What you will do>
Extract the lines from the first line of the records below through the line containing "Vector((-sin(turn), 0, cos(turn)))", inclusive, and reproduce them exactly as written.
___ Dataset records ___
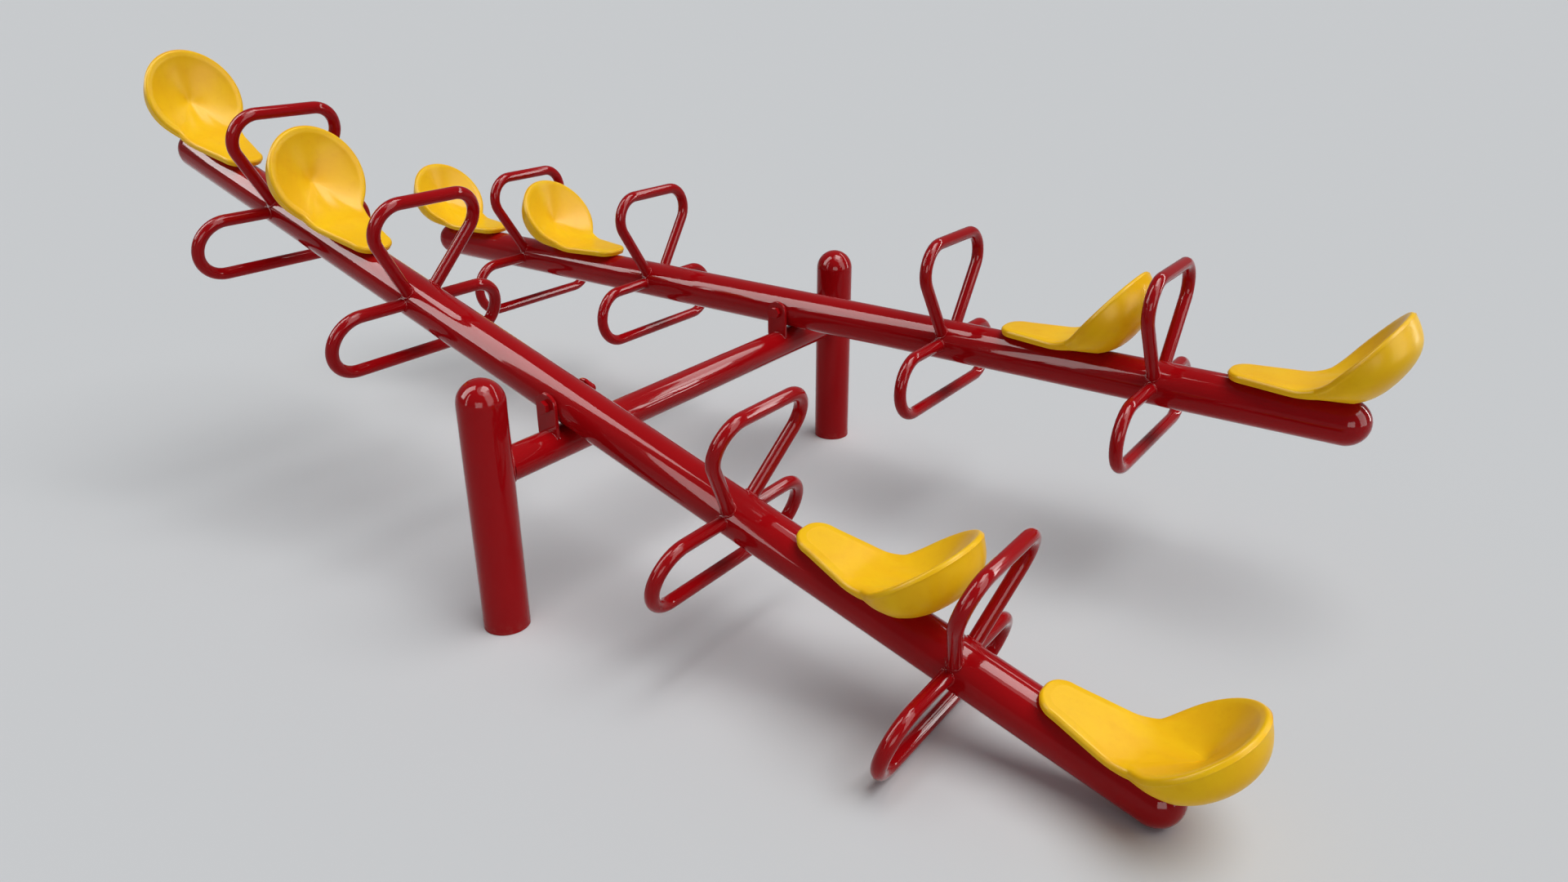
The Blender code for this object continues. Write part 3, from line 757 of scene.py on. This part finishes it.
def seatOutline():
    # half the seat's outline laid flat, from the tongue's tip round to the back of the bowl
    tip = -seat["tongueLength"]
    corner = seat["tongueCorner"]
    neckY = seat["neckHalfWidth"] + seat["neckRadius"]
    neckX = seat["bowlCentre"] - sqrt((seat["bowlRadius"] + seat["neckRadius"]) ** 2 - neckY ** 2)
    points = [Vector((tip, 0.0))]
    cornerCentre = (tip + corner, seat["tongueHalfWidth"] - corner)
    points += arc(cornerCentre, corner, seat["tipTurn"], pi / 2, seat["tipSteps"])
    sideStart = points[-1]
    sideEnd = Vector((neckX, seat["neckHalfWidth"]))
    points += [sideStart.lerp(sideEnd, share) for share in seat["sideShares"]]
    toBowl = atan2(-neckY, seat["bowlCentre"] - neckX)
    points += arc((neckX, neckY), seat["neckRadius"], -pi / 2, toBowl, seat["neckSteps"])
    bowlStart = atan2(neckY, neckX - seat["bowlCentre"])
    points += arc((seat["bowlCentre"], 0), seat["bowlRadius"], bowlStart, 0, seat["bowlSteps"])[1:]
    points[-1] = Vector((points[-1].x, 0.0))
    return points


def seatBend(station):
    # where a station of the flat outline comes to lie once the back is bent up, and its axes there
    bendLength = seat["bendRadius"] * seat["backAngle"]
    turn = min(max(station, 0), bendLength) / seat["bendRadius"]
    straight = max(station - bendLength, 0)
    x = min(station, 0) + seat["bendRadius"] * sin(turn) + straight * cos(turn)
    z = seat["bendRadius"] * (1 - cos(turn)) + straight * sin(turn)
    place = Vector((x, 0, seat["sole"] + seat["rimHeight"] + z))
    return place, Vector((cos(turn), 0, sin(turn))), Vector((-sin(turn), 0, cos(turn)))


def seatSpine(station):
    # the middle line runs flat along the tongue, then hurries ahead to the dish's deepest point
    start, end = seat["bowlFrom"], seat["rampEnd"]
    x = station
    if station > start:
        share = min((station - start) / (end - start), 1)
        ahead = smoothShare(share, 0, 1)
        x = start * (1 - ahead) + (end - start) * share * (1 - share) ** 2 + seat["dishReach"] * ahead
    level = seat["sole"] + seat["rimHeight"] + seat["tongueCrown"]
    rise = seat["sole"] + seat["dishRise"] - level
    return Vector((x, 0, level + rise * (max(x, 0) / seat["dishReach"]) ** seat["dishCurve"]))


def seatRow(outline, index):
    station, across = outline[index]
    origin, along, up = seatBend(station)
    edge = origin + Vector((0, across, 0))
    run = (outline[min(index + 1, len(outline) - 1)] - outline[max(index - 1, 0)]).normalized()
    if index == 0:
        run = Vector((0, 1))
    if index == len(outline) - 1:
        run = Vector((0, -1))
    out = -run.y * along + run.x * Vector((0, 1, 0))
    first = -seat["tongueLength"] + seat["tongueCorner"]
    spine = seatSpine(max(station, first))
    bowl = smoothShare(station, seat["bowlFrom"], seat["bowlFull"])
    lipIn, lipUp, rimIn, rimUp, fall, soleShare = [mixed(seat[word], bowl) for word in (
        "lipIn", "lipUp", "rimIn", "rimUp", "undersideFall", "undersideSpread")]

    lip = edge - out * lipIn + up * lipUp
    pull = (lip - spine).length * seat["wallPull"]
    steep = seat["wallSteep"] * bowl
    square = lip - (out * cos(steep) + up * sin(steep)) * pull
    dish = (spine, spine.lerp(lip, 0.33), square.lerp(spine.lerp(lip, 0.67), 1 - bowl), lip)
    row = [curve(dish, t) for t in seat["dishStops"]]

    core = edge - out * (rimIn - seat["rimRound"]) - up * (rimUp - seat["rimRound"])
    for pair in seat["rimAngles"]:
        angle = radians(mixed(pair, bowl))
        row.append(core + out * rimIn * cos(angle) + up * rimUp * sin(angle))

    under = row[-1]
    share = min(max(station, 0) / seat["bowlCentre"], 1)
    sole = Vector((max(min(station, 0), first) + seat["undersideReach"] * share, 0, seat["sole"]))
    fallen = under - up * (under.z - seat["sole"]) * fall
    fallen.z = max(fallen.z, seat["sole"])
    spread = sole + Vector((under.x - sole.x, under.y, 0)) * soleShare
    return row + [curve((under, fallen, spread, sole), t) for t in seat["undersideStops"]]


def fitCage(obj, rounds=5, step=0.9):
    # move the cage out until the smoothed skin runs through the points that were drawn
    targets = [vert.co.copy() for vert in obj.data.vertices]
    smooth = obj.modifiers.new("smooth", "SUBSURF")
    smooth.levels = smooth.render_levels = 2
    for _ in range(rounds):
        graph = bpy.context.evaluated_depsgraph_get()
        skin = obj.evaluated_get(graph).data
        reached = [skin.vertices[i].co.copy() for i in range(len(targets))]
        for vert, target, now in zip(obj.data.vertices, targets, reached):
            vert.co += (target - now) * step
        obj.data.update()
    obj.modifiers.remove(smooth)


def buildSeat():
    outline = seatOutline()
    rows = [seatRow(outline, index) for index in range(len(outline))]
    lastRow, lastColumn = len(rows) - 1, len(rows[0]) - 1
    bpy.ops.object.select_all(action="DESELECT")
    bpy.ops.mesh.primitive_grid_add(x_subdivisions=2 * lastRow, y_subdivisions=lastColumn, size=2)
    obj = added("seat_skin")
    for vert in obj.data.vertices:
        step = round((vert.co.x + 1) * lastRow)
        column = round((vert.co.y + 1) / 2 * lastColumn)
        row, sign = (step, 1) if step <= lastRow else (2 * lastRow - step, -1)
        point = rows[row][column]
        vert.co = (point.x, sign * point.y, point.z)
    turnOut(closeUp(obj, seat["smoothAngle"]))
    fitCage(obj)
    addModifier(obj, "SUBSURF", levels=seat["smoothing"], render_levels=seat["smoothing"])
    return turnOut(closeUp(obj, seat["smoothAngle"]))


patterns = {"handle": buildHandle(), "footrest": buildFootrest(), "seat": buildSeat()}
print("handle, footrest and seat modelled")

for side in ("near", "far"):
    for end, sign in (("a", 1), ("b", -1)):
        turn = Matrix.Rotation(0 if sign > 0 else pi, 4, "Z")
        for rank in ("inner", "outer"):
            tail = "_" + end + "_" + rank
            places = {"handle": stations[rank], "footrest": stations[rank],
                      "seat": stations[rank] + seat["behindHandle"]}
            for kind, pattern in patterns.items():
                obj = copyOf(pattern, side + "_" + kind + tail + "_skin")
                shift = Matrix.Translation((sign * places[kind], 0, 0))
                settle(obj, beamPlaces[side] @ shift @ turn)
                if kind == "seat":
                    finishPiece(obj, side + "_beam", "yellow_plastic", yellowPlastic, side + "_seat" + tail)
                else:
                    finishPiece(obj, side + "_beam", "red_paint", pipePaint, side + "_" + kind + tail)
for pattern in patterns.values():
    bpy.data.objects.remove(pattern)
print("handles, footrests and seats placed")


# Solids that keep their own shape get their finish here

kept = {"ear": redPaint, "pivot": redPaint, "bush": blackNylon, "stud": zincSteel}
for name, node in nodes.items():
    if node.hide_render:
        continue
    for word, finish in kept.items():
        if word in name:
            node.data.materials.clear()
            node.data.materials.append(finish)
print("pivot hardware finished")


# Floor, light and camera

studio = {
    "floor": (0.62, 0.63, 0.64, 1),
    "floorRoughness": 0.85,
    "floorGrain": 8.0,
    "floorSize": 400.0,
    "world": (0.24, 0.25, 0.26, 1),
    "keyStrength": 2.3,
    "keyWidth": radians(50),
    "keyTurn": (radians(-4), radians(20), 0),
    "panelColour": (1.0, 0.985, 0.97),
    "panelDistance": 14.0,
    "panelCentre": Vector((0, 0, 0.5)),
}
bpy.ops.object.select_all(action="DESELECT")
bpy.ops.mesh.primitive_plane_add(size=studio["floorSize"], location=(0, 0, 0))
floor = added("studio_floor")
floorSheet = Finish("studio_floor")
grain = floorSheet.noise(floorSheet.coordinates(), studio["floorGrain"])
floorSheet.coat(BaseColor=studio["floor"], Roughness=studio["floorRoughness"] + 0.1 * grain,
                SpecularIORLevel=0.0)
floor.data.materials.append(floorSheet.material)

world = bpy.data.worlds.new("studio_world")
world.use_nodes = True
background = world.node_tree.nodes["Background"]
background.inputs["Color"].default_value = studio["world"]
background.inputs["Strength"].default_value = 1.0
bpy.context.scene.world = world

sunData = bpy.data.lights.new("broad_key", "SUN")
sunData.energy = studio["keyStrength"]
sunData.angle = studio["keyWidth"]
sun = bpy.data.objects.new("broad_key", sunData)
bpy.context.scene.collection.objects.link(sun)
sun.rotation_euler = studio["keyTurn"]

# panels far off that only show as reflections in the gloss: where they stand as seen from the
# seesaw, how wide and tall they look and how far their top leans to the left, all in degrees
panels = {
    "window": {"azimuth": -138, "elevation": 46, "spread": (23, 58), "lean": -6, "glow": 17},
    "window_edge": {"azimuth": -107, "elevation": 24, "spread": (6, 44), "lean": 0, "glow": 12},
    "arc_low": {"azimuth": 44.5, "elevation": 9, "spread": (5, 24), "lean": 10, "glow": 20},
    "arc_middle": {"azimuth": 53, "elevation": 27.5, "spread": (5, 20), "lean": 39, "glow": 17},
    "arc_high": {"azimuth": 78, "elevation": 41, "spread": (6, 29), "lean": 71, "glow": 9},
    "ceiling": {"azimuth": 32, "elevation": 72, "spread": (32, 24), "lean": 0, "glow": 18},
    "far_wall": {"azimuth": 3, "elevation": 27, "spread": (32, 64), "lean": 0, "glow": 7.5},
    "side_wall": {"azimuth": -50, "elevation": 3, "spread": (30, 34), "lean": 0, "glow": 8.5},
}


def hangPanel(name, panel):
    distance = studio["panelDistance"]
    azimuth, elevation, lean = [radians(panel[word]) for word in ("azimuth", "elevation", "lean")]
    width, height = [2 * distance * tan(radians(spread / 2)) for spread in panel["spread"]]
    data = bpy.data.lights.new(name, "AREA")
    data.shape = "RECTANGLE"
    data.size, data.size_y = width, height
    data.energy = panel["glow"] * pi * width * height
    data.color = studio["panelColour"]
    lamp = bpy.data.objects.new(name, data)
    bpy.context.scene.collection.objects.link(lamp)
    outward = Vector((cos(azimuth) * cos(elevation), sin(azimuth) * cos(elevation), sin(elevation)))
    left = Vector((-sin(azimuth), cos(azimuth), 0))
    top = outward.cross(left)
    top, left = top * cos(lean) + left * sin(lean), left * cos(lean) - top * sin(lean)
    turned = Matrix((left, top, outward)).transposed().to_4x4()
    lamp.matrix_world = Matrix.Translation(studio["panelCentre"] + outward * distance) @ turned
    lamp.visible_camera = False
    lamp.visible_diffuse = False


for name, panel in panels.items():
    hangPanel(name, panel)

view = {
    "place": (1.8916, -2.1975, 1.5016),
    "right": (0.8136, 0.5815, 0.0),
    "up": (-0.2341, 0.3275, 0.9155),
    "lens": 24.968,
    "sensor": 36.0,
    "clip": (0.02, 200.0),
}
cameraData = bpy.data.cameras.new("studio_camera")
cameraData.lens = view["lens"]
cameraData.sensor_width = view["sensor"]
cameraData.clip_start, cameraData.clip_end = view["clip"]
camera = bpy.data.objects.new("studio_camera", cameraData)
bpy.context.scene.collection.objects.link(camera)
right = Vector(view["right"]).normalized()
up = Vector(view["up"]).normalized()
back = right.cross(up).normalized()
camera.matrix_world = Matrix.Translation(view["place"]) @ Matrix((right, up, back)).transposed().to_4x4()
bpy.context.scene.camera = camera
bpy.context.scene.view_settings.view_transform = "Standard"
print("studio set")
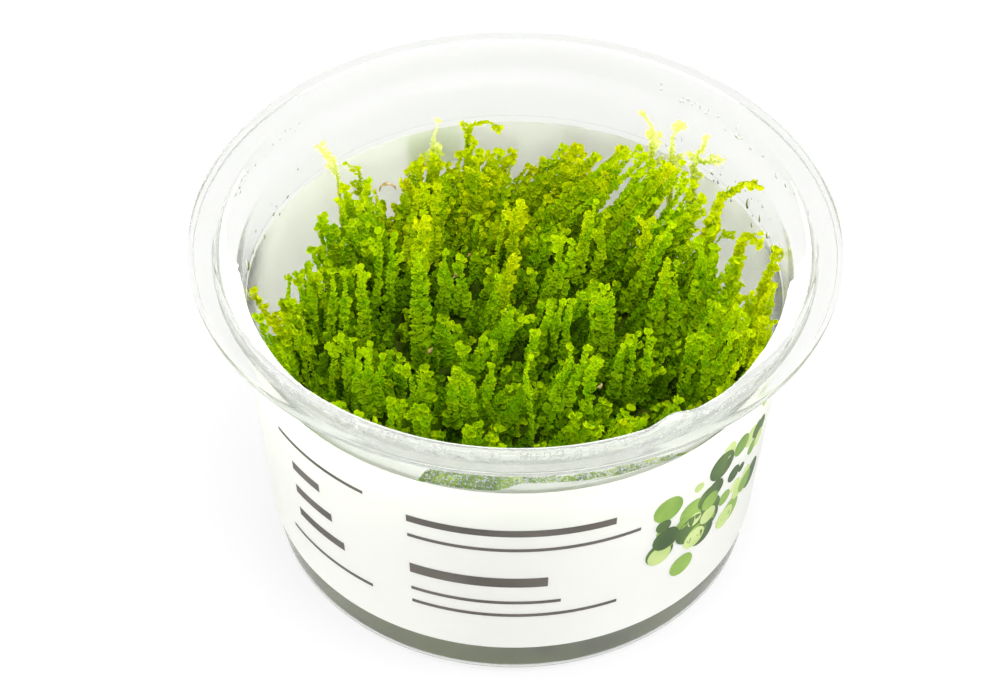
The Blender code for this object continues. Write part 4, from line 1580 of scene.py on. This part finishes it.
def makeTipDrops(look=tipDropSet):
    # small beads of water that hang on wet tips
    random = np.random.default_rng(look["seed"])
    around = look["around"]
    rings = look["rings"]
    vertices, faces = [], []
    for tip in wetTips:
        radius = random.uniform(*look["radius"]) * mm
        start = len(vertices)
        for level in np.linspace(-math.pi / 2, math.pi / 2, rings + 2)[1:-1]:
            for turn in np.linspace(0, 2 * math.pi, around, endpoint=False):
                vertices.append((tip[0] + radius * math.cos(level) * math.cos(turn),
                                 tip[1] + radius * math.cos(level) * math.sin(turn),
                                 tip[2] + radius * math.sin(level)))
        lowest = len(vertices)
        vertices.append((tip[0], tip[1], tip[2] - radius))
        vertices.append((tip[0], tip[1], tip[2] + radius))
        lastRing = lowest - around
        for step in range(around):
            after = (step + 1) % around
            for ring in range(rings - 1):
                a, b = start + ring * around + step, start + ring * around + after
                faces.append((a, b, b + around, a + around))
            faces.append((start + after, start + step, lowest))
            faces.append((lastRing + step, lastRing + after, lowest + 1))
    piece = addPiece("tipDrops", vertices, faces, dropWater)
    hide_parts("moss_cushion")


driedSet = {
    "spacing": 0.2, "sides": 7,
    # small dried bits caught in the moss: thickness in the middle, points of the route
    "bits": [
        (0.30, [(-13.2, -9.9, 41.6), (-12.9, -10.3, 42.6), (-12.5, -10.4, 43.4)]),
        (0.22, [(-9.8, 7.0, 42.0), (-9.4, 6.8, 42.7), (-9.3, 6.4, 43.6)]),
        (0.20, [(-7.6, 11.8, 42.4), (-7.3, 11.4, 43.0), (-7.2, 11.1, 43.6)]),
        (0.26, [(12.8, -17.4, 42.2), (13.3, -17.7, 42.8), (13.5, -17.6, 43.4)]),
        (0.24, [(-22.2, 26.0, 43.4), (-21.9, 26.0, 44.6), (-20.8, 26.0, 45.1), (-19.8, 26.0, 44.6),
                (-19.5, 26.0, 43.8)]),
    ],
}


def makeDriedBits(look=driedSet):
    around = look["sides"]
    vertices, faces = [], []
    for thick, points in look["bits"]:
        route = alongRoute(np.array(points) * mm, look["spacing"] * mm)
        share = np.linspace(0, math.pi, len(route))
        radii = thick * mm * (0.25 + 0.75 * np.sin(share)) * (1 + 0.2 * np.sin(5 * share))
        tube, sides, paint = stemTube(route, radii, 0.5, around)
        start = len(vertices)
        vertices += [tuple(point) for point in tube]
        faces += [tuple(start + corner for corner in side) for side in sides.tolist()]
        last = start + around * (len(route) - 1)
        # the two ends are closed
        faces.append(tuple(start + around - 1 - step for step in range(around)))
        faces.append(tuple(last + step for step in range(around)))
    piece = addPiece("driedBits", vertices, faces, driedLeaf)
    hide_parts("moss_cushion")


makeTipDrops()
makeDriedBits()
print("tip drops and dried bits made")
___
Response>
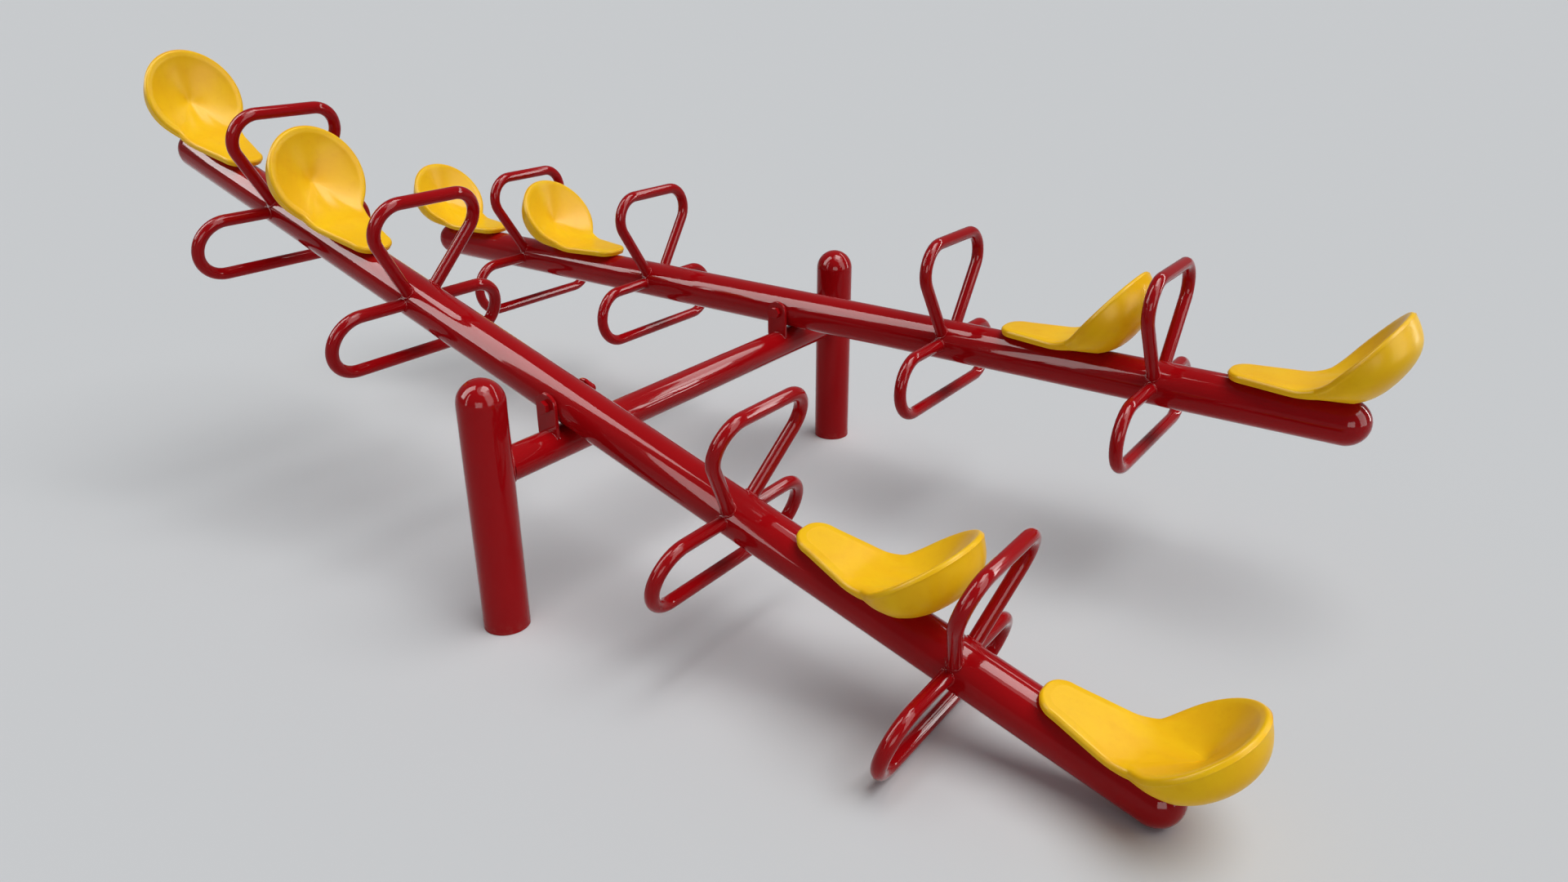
The Blender code for this object continues. Write part 3, from line 757 of scene.py on. This part finishes it.
def seatOutline():
    # half the seat's outline laid flat, from the tongue's tip round to the back of the bowl
    tip = -seat["tongueLength"]
    corner = seat["tongueCorner"]
    neckY = seat["neckHalfWidth"] + seat["neckRadius"]
    neckX = seat["bowlCentre"] - sqrt((seat["bowlRadius"] + seat["neckRadius"]) ** 2 - neckY ** 2)
    points = [Vector((tip, 0.0))]
    cornerCentre = (tip + corner, seat["tongueHalfWidth"] - corner)
    points += arc(cornerCentre, corner, seat["tipTurn"], pi / 2, seat["tipSteps"])
    sideStart = points[-1]
    sideEnd = Vector((neckX, seat["neckHalfWidth"]))
    points += [sideStart.lerp(sideEnd, share) for share in seat["sideShares"]]
    toBowl = atan2(-neckY, seat["bowlCentre"] - neckX)
    points += arc((neckX, neckY), seat["neckRadius"], -pi / 2, toBowl, seat["neckSteps"])
    bowlStart = atan2(neckY, neckX - seat["bowlCentre"])
    points += arc((seat["bowlCentre"], 0), seat["bowlRadius"], bowlStart, 0, seat["bowlSteps"])[1:]
    points[-1] = Vector((points[-1].x, 0.0))
    return points


def seatBend(station):
    # where a station of the flat outline comes to lie once the back is bent up, and its axes there
    bendLength = seat["bendRadius"] * seat["backAngle"]
    turn = min(max(station, 0), bendLength) / seat["bendRadius"]
    straight = max(station - bendLength, 0)
    x = min(station, 0) + seat["bendRadius"] * sin(turn) + straight * cos(turn)
    z = seat["bendRadius"] * (1 - cos(turn)) + straight * sin(turn)
    place = Vector((x, 0, seat["sole"] + seat["rimHeight"] + z))
    return place, Vector((cos(turn), 0, sin(turn))), Vector((-sin(turn), 0, cos(turn)))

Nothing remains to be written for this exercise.